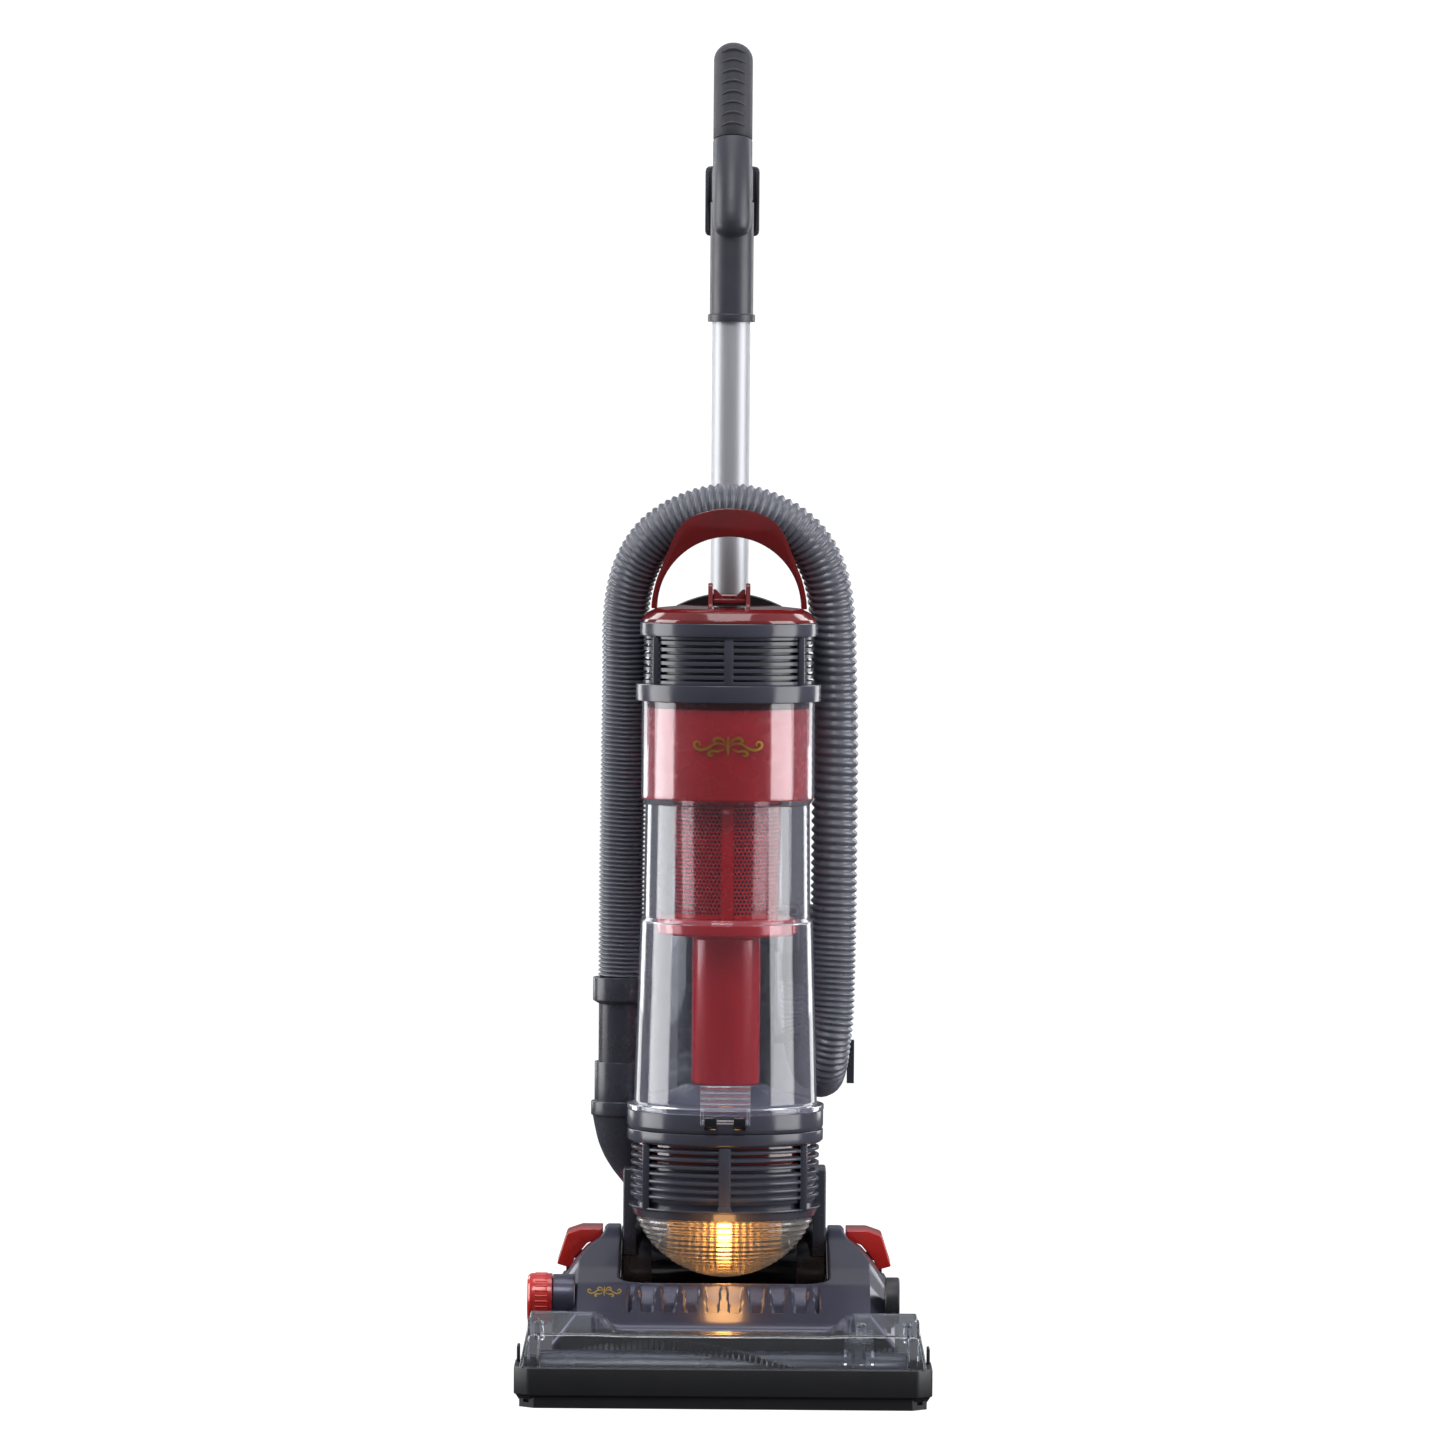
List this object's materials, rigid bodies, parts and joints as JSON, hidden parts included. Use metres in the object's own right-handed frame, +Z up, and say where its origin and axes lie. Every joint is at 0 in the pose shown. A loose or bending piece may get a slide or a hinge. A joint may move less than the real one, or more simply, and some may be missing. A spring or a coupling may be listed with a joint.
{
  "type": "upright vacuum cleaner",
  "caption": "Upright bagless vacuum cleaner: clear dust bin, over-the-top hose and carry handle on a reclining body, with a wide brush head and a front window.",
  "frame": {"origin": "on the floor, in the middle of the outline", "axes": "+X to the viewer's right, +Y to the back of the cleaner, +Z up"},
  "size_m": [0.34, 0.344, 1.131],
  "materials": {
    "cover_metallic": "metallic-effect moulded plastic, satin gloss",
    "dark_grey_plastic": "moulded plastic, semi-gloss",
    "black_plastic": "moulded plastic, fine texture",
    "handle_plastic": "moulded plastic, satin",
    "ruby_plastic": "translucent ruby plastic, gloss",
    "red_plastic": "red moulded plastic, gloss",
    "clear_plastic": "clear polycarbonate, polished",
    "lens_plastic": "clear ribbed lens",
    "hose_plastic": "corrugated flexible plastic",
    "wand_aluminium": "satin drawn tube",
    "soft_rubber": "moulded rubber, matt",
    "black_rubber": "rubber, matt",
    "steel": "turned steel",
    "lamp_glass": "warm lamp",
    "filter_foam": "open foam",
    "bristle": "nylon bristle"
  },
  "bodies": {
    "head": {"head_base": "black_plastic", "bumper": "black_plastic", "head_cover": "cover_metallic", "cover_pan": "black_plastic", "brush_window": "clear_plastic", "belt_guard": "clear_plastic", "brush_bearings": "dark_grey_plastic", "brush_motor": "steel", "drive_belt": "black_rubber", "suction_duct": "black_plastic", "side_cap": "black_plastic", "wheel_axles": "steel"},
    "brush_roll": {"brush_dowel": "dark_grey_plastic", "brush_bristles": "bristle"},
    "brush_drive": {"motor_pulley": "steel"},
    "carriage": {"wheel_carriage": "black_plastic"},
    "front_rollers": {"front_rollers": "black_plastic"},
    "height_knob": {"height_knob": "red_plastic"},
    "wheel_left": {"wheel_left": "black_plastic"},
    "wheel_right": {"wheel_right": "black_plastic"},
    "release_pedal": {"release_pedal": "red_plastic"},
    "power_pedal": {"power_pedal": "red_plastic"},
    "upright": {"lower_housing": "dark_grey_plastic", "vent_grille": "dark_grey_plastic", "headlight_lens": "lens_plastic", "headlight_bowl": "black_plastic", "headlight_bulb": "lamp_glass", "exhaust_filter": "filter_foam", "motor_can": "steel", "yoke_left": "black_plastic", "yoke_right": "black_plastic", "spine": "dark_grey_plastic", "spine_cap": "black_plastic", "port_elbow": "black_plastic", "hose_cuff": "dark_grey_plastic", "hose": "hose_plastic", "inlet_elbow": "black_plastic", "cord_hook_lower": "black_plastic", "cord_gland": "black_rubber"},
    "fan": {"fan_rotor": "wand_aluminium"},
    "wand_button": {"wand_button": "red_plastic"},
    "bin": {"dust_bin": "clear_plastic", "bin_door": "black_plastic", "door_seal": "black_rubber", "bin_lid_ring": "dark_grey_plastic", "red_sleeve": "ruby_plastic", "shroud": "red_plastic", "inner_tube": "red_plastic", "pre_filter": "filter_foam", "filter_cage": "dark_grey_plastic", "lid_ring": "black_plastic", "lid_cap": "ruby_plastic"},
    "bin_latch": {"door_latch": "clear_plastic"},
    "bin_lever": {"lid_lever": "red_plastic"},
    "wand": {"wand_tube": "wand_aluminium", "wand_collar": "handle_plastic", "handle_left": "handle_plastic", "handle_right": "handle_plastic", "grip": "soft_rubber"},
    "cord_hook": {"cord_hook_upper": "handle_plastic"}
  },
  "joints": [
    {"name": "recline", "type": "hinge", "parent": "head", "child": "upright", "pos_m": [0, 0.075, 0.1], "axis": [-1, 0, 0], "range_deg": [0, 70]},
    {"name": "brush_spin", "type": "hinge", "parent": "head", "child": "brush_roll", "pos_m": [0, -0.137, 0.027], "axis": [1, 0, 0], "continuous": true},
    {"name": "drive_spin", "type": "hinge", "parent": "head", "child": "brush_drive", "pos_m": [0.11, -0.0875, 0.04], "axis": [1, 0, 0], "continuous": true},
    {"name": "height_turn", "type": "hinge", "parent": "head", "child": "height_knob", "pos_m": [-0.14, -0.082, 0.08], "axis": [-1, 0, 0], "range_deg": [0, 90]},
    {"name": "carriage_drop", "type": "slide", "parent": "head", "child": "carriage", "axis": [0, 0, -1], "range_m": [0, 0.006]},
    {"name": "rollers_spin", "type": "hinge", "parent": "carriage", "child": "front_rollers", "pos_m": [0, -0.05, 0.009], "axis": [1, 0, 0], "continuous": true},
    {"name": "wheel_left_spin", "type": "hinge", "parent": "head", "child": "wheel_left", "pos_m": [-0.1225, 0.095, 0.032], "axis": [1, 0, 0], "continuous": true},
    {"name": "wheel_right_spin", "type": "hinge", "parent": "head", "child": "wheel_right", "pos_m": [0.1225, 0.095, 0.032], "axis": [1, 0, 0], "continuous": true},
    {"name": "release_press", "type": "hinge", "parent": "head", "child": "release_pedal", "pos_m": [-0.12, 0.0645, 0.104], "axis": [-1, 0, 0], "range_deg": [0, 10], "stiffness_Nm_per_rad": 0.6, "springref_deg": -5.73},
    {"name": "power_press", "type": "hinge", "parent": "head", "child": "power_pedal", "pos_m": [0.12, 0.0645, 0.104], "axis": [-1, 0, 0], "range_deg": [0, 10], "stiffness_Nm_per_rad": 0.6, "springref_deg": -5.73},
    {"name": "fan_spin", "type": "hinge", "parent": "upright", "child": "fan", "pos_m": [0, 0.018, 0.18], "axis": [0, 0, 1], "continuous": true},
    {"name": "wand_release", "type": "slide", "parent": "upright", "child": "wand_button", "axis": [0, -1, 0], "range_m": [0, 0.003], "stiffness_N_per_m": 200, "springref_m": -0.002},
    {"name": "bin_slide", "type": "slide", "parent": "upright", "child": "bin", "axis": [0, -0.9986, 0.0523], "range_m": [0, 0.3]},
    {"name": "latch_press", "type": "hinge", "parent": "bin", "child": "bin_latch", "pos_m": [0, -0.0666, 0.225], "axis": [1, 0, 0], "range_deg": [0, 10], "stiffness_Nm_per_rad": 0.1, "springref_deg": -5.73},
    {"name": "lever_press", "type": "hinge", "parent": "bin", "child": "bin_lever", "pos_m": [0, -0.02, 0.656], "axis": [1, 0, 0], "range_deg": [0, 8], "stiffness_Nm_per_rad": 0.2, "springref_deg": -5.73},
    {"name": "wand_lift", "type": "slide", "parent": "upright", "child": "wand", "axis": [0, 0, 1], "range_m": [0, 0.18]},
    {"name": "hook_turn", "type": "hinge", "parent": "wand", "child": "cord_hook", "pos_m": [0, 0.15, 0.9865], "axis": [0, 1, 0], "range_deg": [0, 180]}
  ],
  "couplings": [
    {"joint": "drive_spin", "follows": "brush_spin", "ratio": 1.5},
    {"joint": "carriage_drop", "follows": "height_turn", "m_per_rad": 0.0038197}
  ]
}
☆ ☆ ☆ ☆ ☆ ☆ ☆
▶ Written exercise
Reproduce the listing shown above in its entirety, exactly.

▶ Complete output
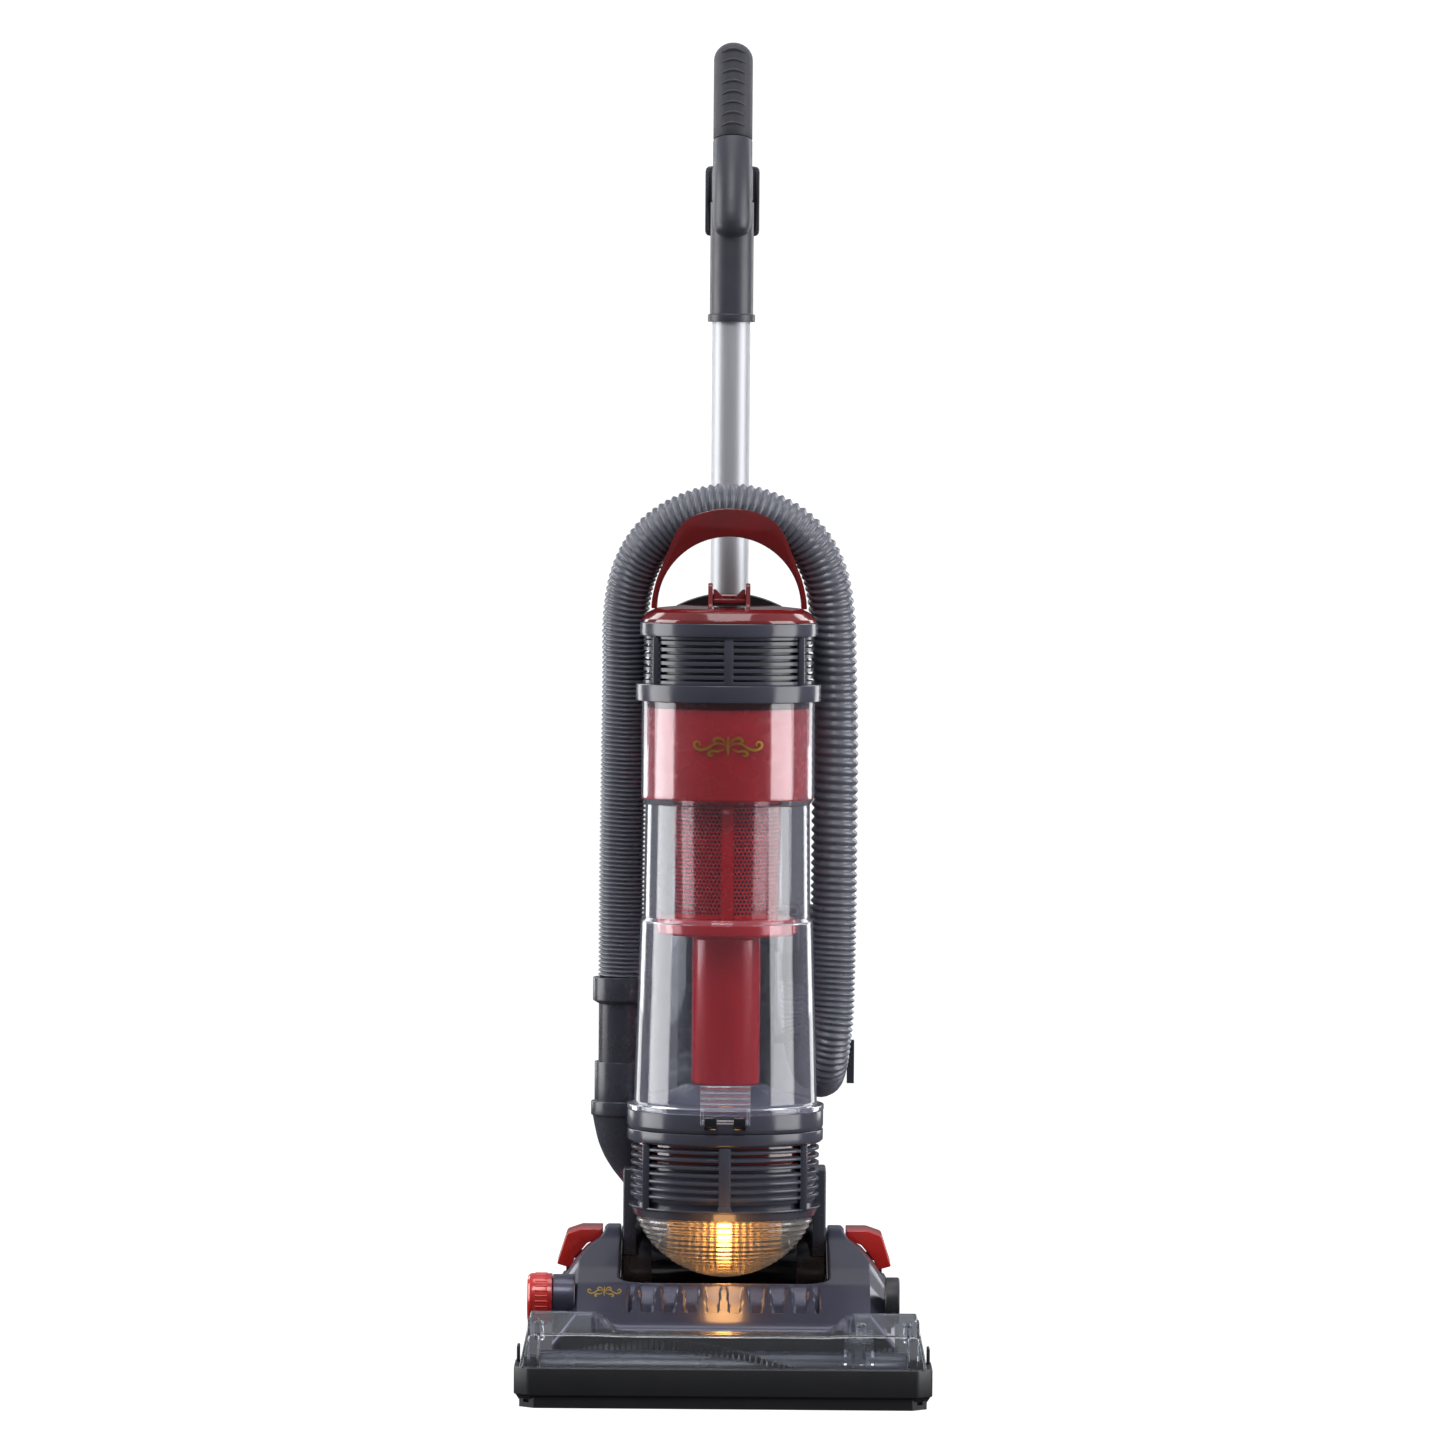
List this object's materials, rigid bodies, parts and joints as JSON, hidden parts included. Use metres in the object's own right-handed frame, +Z up, and say where its origin and axes lie. Every joint is at 0 in the pose shown. A loose or bending piece may get a slide or a hinge. A joint may move less than the real one, or more simply, and some may be missing. A spring or a coupling may be listed with a joint.
{
  "type": "upright vacuum cleaner",
  "caption": "Upright bagless vacuum cleaner: clear dust bin, over-the-top hose and carry handle on a reclining body, with a wide brush head and a front window.",
  "frame": {"origin": "on the floor, in the middle of the outline", "axes": "+X to the viewer's right, +Y to the back of the cleaner, +Z up"},
  "size_m": [0.34, 0.344, 1.131],
  "materials": {
    "cover_metallic": "metallic-effect moulded plastic, satin gloss",
    "dark_grey_plastic": "moulded plastic, semi-gloss",
    "black_plastic": "moulded plastic, fine texture",
    "handle_plastic": "moulded plastic, satin",
    "ruby_plastic": "translucent ruby plastic, gloss",
    "red_plastic": "red moulded plastic, gloss",
    "clear_plastic": "clear polycarbonate, polished",
    "lens_plastic": "clear ribbed lens",
    "hose_plastic": "corrugated flexible plastic",
    "wand_aluminium": "satin drawn tube",
    "soft_rubber": "moulded rubber, matt",
    "black_rubber": "rubber, matt",
    "steel": "turned steel",
    "lamp_glass": "warm lamp",
    "filter_foam": "open foam",
    "bristle": "nylon bristle"
  },
  "bodies": {
    "head": {"head_base": "black_plastic", "bumper": "black_plastic", "head_cover": "cover_metallic", "cover_pan": "black_plastic", "brush_window": "clear_plastic", "belt_guard": "clear_plastic", "brush_bearings": "dark_grey_plastic", "brush_motor": "steel", "drive_belt": "black_rubber", "suction_duct": "black_plastic", "side_cap": "black_plastic", "wheel_axles": "steel"},
    "brush_roll": {"brush_dowel": "dark_grey_plastic", "brush_bristles": "bristle"},
    "brush_drive": {"motor_pulley": "steel"},
    "carriage": {"wheel_carriage": "black_plastic"},
    "front_rollers": {"front_rollers": "black_plastic"},
    "height_knob": {"height_knob": "red_plastic"},
    "wheel_left": {"wheel_left": "black_plastic"},
    "wheel_right": {"wheel_right": "black_plastic"},
    "release_pedal": {"release_pedal": "red_plastic"},
    "power_pedal": {"power_pedal": "red_plastic"},
    "upright": {"lower_housing": "dark_grey_plastic", "vent_grille": "dark_grey_plastic", "headlight_lens": "lens_plastic", "headlight_bowl": "black_plastic", "headlight_bulb": "lamp_glass", "exhaust_filter": "filter_foam", "motor_can": "steel", "yoke_left": "black_plastic", "yoke_right": "black_plastic", "spine": "dark_grey_plastic", "spine_cap": "black_plastic", "port_elbow": "black_plastic", "hose_cuff": "dark_grey_plastic", "hose": "hose_plastic", "inlet_elbow": "black_plastic", "cord_hook_lower": "black_plastic", "cord_gland": "black_rubber"},
    "fan": {"fan_rotor": "wand_aluminium"},
    "wand_button": {"wand_button": "red_plastic"},
    "bin": {"dust_bin": "clear_plastic", "bin_door": "black_plastic", "door_seal": "black_rubber", "bin_lid_ring": "dark_grey_plastic", "red_sleeve": "ruby_plastic", "shroud": "red_plastic", "inner_tube": "red_plastic", "pre_filter": "filter_foam", "filter_cage": "dark_grey_plastic", "lid_ring": "black_plastic", "lid_cap": "ruby_plastic"},
    "bin_latch": {"door_latch": "clear_plastic"},
    "bin_lever": {"lid_lever": "red_plastic"},
    "wand": {"wand_tube": "wand_aluminium", "wand_collar": "handle_plastic", "handle_left": "handle_plastic", "handle_right": "handle_plastic", "grip": "soft_rubber"},
    "cord_hook": {"cord_hook_upper": "handle_plastic"}
  },
  "joints": [
    {"name": "recline", "type": "hinge", "parent": "head", "child": "upright", "pos_m": [0, 0.075, 0.1], "axis": [-1, 0, 0], "range_deg": [0, 70]},
    {"name": "brush_spin", "type": "hinge", "parent": "head", "child": "brush_roll", "pos_m": [0, -0.137, 0.027], "axis": [1, 0, 0], "continuous": true},
    {"name": "drive_spin", "type": "hinge", "parent": "head", "child": "brush_drive", "pos_m": [0.11, -0.0875, 0.04], "axis": [1, 0, 0], "continuous": true},
    {"name": "height_turn", "type": "hinge", "parent": "head", "child": "height_knob", "pos_m": [-0.14, -0.082, 0.08], "axis": [-1, 0, 0], "range_deg": [0, 90]},
    {"name": "carriage_drop", "type": "slide", "parent": "head", "child": "carriage", "axis": [0, 0, -1], "range_m": [0, 0.006]},
    {"name": "rollers_spin", "type": "hinge", "parent": "carriage", "child": "front_rollers", "pos_m": [0, -0.05, 0.009], "axis": [1, 0, 0], "continuous": true},
    {"name": "wheel_left_spin", "type": "hinge", "parent": "head", "child": "wheel_left", "pos_m": [-0.1225, 0.095, 0.032], "axis": [1, 0, 0], "continuous": true},
    {"name": "wheel_right_spin", "type": "hinge", "parent": "head", "child": "wheel_right", "pos_m": [0.1225, 0.095, 0.032], "axis": [1, 0, 0], "continuous": true},
    {"name": "release_press", "type": "hinge", "parent": "head", "child": "release_pedal", "pos_m": [-0.12, 0.0645, 0.104], "axis": [-1, 0, 0], "range_deg": [0, 10], "stiffness_Nm_per_rad": 0.6, "springref_deg": -5.73},
    {"name": "power_press", "type": "hinge", "parent": "head", "child": "power_pedal", "pos_m": [0.12, 0.0645, 0.104], "axis": [-1, 0, 0], "range_deg": [0, 10], "stiffness_Nm_per_rad": 0.6, "springref_deg": -5.73},
    {"name": "fan_spin", "type": "hinge", "parent": "upright", "child": "fan", "pos_m": [0, 0.018, 0.18], "axis": [0, 0, 1], "continuous": true},
    {"name": "wand_release", "type": "slide", "parent": "upright", "child": "wand_button", "axis": [0, -1, 0], "range_m": [0, 0.003], "stiffness_N_per_m": 200, "springref_m": -0.002},
    {"name": "bin_slide", "type": "slide", "parent": "upright", "child": "bin", "axis": [0, -0.9986, 0.0523], "range_m": [0, 0.3]},
    {"name": "latch_press", "type": "hinge", "parent": "bin", "child": "bin_latch", "pos_m": [0, -0.0666, 0.225], "axis": [1, 0, 0], "range_deg": [0, 10], "stiffness_Nm_per_rad": 0.1, "springref_deg": -5.73},
    {"name": "lever_press", "type": "hinge", "parent": "bin", "child": "bin_lever", "pos_m": [0, -0.02, 0.656], "axis": [1, 0, 0], "range_deg": [0, 8], "stiffness_Nm_per_rad": 0.2, "springref_deg": -5.73},
    {"name": "wand_lift", "type": "slide", "parent": "upright", "child": "wand", "axis": [0, 0, 1], "range_m": [0, 0.18]},
    {"name": "hook_turn", "type": "hinge", "parent": "wand", "child": "cord_hook", "pos_m": [0, 0.15, 0.9865], "axis": [0, 1, 0], "range_deg": [0, 180]}
  ],
  "couplings": [
    {"joint": "drive_spin", "follows": "brush_spin", "ratio": 1.5},
    {"joint": "carriage_drop", "follows": "height_turn", "m_per_rad": 0.0038197}
  ]
}